Requiem reprend quelques mois après les événements du premier opus. Amicia et Hugo, accompagnés de leur mère et de l'érudit Lucas, ont trouvé un semblant de paix. Mais la Macula, la malédiction qui ronge le jeune garçon, n'a pas disparu. Elle grandit en lui, plus menaçante que jamais. L'espoir d'un remède les mène en Provence, une région censée abriter une île mystique qui pourrait sauver Hugo. Le jeu construit ainsi une quête poignante, non pas pour un trésor, mais pour un avenir, une normalité que la famille de Rune n'a jamais vraiment connue.

Le scénario est la colonne vertébrale absolue du jeu. L'écriture est mature, évitant les clichés pour peindre des personnages d'une profonde humanité. La relation entre Amicia et Hugo est au cœur de tout. On voit Amicia, rongée par la culpabilité et la détermination, se transformer en véritable guerrière pour protéger son frère. Hugo, quant à lui, oscille entre l'innocence de l'enfance et le pouvoir terrifiant qu'il abrite. Leur lien est si bien rendu que chaque épreuve qu'ils traversent résonne profondément en nous.

Une Provence en Ruines, Sublimée par la Technique

Si Innocence nous plongeait dans une Aquitaine sombre et gothique, Requiem éblouit par la lumière crue de la Provence. Les paysages sont d'une beauté à couper le souffle : champs de lavande, cités médiévales ocres, et côtes méditerranéennes. Cette beauté sert de contraste saisissant avec l'horreur qui se déchaîne. La peste n'a jamais été aussi présente, représentée par des océans de rats grouillants, véritables rivières de dents et de fourrure qui dévorent tout sur leur passage.

La prouesse technique est monumentale. Les décors sont d'une richesse incroyable, les animations des personnages sont d'un réalisme troublant, et les séquences de rats, comptant cette fois par centaines de milliers, créent des tableaux d'apocalypse d'une puissance visuelle inédite. La bande-son, composée par Olivier Derivière, est un personnage à part entière. Tour à tour mélancolique, envoûtante et angoissante, elle épouse parfaitement chaque émotion du récit.

Un Gameplay Évolué, au Service de la Tension

Le gameplay de Requiem reste fidèle à ses bases d'infiltration et de puzzle, mais il se complexifie de manière significative. Amicia dispose d'un arsenal plus varié (sarbacane, fronde, pots à feu, etc.) et peut désormais réaliser des enchaînements mortels. Le jeu introduit une dimension plus tactique, vous poussant à combiner vos outils pour éliminer les gardes ou détourner leur attention.

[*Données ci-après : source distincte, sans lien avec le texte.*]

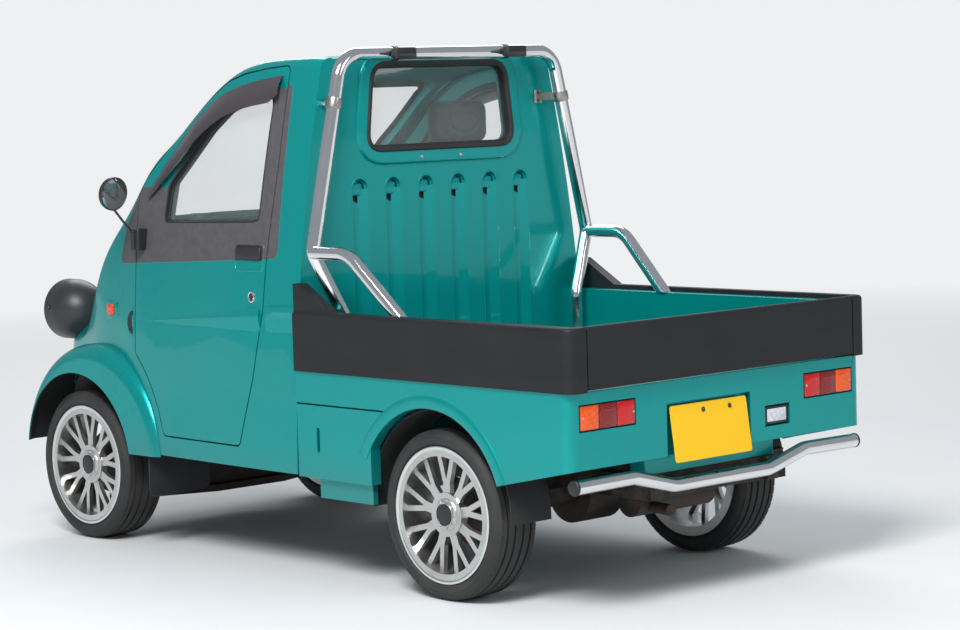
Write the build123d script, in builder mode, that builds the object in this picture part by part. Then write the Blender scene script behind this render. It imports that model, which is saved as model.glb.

Les séquences de rats sont plus ambitieuses, intégrant la lumière naturelle et des puzzles complexes où la moindre erreur peut être fatale. Si certains pourraient reprocher une linéarité certaine, elle est entièrement justifiée par la volonté de raconter une histoire précise et maîtrisée. Le jeu est une expérience dirigée, un long-métrage interactif dont chaque instant est chorégraphié pour servir l'émotion et la tension narrative.

La Lourdeur du Destin

Sans spoiler, Requiem n'a pas peur d'aller dans des territoires sombres. Le jeu explore des thèmes profonds : le poids du sacrifice, l'acceptation de l'inéluctable, et la frontière ténue entre la protection et l'obsession. Amicia est confrontée à des choix déchirants, et le jeu ne nous épargne aucune des conséquences de ses actes. C'est une œuvre qui, une fois terminée, vous habite longtemps. Le titre, "Requiem", prend alors tout son sens : c'est une messe pour les âmes perdues, une élégie pour l'innocence sacrifiée.

A Plague Tale: Requiem n'est pas seulement un excellent jeu ; c'est une expérience inoubliable. C'est un voyage émotionnel éprouvant, porté par une direction artistique sublime, une bande-son envoûtante et une narration d'une maturité rare. Asobo Studio signe ici l'un des récits les plus poignants et les plus aboutis de cette génération. Ce n'est pas un jeu que l'on "termine", c'est une histoire que l'on vit, et que l'on n'oublie pas.

Pour : Une narration magistrale, des personnages inoubliables, des graphismes sublimes, une bande-son exceptionnelle, une atmosphère unique.

Contre : Une linéarité qui peut déplaire aux amateurs d'open-world, une difficulté parfois frustrante, une charge émotionnelle très lourde.